While contributory citizen science promotes "easy" participation through data collection, volunteers co-create participation with their everyday and meaningful knowledge and data care practices. Considering this friction, which is at the core of my PhD, may help us reimagine participation politics.

Abstract

The topic of the roundtable perfectly aligns with my research interest around participation politics and the search for alternatives.

While contributory biodiversity citizen science (CS) promotes "easy" participation through data collection, my PhD research revealed previously overlooked dimensions of volunteer practice: (non-requested) knowledge and data care practices that made participation meaningful.
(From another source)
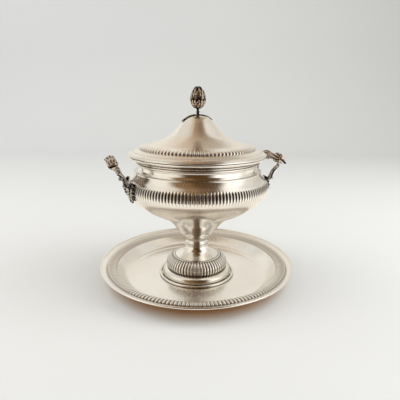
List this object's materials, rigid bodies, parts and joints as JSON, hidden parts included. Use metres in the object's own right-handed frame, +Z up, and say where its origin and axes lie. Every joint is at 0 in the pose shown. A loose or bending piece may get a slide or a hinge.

Through ethnographic fieldwork in Australia, my study demonstrated that participants did not simply "collect, submit, and forget" about data. Instead, they engaged in complex, emotionally-charged practices of caring about, for, and with data. Volunteer practices extended far beyond official platforms, since these platforms tend to perform participation solely as individual data collection. Even in contributory projects, volunteers co-created participation, imprinting their own logics onto CS.

In line with the idea of “Friction as Force”, the volunteers I interviewed navigated tensions between institutional expectations and their own deep investments in data. They duplicated records across multiple platforms due to fears of data loss, memorized statistics and facts to carry knowledge beyond platforms (and train, teach, or advocate), and they experienced profound emotional connections to files that triggered memories or demonstrated CS impact. Yet these valuable practices, instrumental for program success and volunteer retention, have remained mostly invisible to CS programs. When programs fail to accommodate these caring practices (such as when seasonal data is erased), volunteers may disengage entirely.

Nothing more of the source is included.